Perhaps it may turn out a sang,
Perhaps turn out a sermon.

-- R. Burns Epistle to a Young Friend

Monday, March 4, 2013

Fear Gear



Holiness of heart or true religion lies very much in the affections of the heart.  And so the Scriptures consistently refer to hardness of heart as being the sin of the heart.  Christ felt grief and displeasure toward the Jews because of the hardness of their hearts.  … The great work of God in conversion or the deliverance of a person from the power of sin is … expressed in this way.  It is God’s “taking away of the heart of stone and giving a heart of flesh”.   A hard heart clearly implies an unaffected heart, or a heart that is not readily moved with virtuous affections.  Like a stone, it is insensible, stupid, unmoved and hard to impress. … We read in Scripture of a hard heart and a tender heart.  Doubtless we are to view these as opportunities.  Jonathan Edwards, Religious Affections

I suppose I should be encouraged by the fact that I am easily moved to anger, to indignation, to sympathy -- at least in some cases.   Edwards talks at length about how emotions are untrustworthy.  He did not seem overly impressed with the effectiveness of terror -- despite the millions who have been terrified by "Sinners in the Hands of an Angry God". 

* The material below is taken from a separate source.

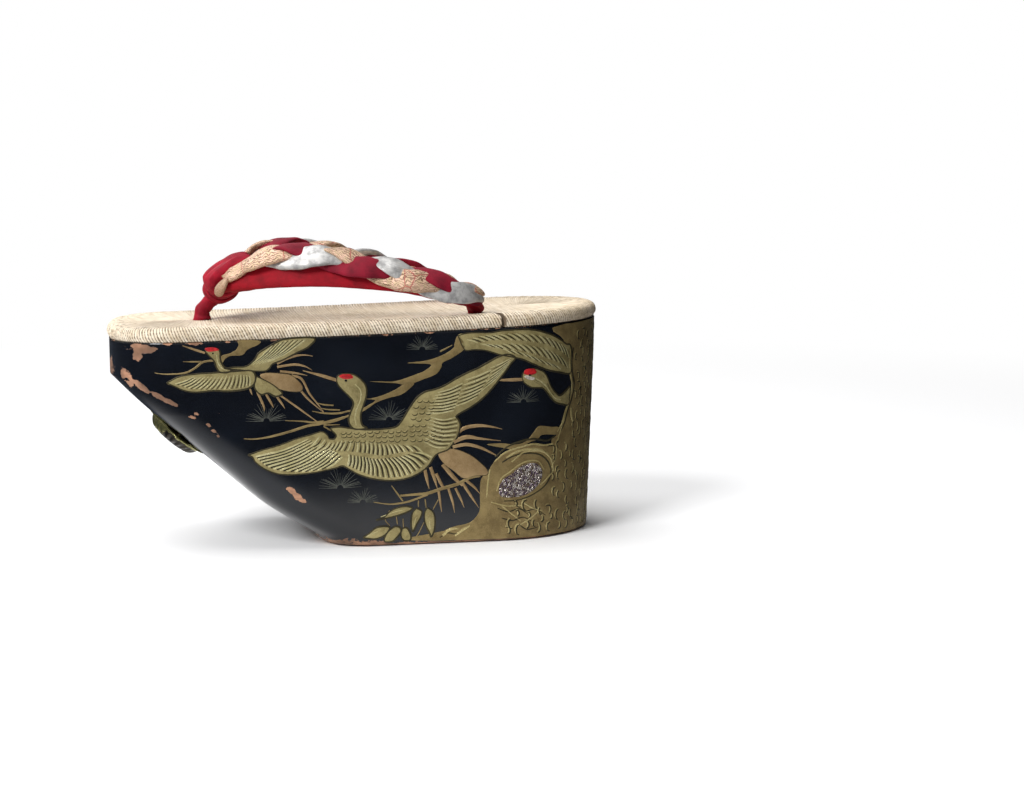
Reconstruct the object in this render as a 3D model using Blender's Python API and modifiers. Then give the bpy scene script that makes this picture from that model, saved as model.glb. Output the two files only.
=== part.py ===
"""One okobo: a tall lacquered platform sandal with a rush mat and a braided thong.

Row frame, in metres: the origin is on the floor under the middle of the mat, the toe points to -X,
the wearer's left is -Y and +Z is up. Every size below is a driving dimension of the real shoe; the
tables hold shares of those sizes, chosen by hand.
"""

import math
from collections import namedtuple

import bmesh
import bpy
from mathutils import Matrix, Vector

MM = 0.001

# Clearance between two pieces that touch.
GAP = 0.3 * MM

# Plan of the platform: mat length and widths, and the rounded ends.
LENGTH = 225.0 * MM
BALL_WIDTH = 97.0 * MM
HEEL_WIDTH = 95.5 * MM
TOE_END = 39.0 * MM
HEEL_END = 50.0 * MM
TOE_POWER = 2.7
HEEL_POWER = 2.0
MAT_OVERHANG = 0.7 * MM

# Height of the wood at toe and heel, the dip between them, and the side's lean.
TOE_HEIGHT = 93.0 * MM
HEEL_HEIGHT = 99.0 * MM
TOP_DIP = 1.0 * MM
DRAFT = 0.040
BASE_ROUND = 1.6 * MM

# The cut under the toe: where its upright band ends, and how far back the floor edge is.
BAND_BOTTOM = 77.0 * MM
UNDERCUT = 93.5 * MM
UNDERCUT_END = 31.0 * MM
UNDERCUT_POWER = 3.4

# The hollow in the underside.
SIDE_WALL = 11.0 * MM
END_WALL = 16.0 * MM
ROOF = 26.0 * MM
HOLLOW_ROUND = 24.0 * MM

# Mat.
MAT_THICKNESS = 6.4 * MM
MAT_FIELD = 5.7 * MM
SLIT_WIDTH = 1.0 * MM
SLIT_LENGTH = 20.0 * MM
SLIT_TURN = math.radians(58.0)

# Thong holes: the toe hole is set back from the mat's toe and slants forward into the undercut, and the
# rear ones, set back from its heel, drop into the hollow.
TOE_HOLE_SETBACK = 42.5 * MM
TOE_HOLE_SLANT = 12.0 * MM
TOE_HOLE_RADIUS = 4.4 * MM
REAR_HOLE_SETBACK = 61.5 * MM
REAR_HOLE_Y = 31.0 * MM
REAR_HOLE_RADIUS = 4.2 * MM
RECESS_RADIUS = 8.5 * MM
RECESS_DEPTH = 8.5 * MM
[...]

The world is full of cowards, people who are too weak and too much in love with their pitiful lives to step out and do either the right thing or the wrong thing.  I am as guilty of cowardice as most -- too often I have quailed at the prospect of doing something that needed to be done or stepped back from something I wanted to do because my imagination ran ahead and told me the bridge was out.   Fear is a powerful motivator, but it can be elicited by phantoms as easily as by reality. 

All of us know that some fears are groundless -- not ours, of course, but the irrational fears of some people that we know.  Right?  What happens when we encounter an attempt to frighten us into following Christ is that we tend to act on what we already believe.  If we doubt the truth of the assertion, we dismiss it.  If we are affected by the appeal, we probably already believed and were attempting to follow anyway. 

Using emotion as motivation may be effective in that it can break down barriers of false rationality, but the application is rather limited and uncertain.  Unfortunately, emotion is also subject to abuse.  We can play on emotions to manipulate people -- a common form of witchcraft.  We may get what we want in the short-term, but the long-term consequences are detrimental to all concerned.  Most of the time manipulating emotions to "convert" people is about as effective as holding a lighter under a thermometer to halt a blizzard.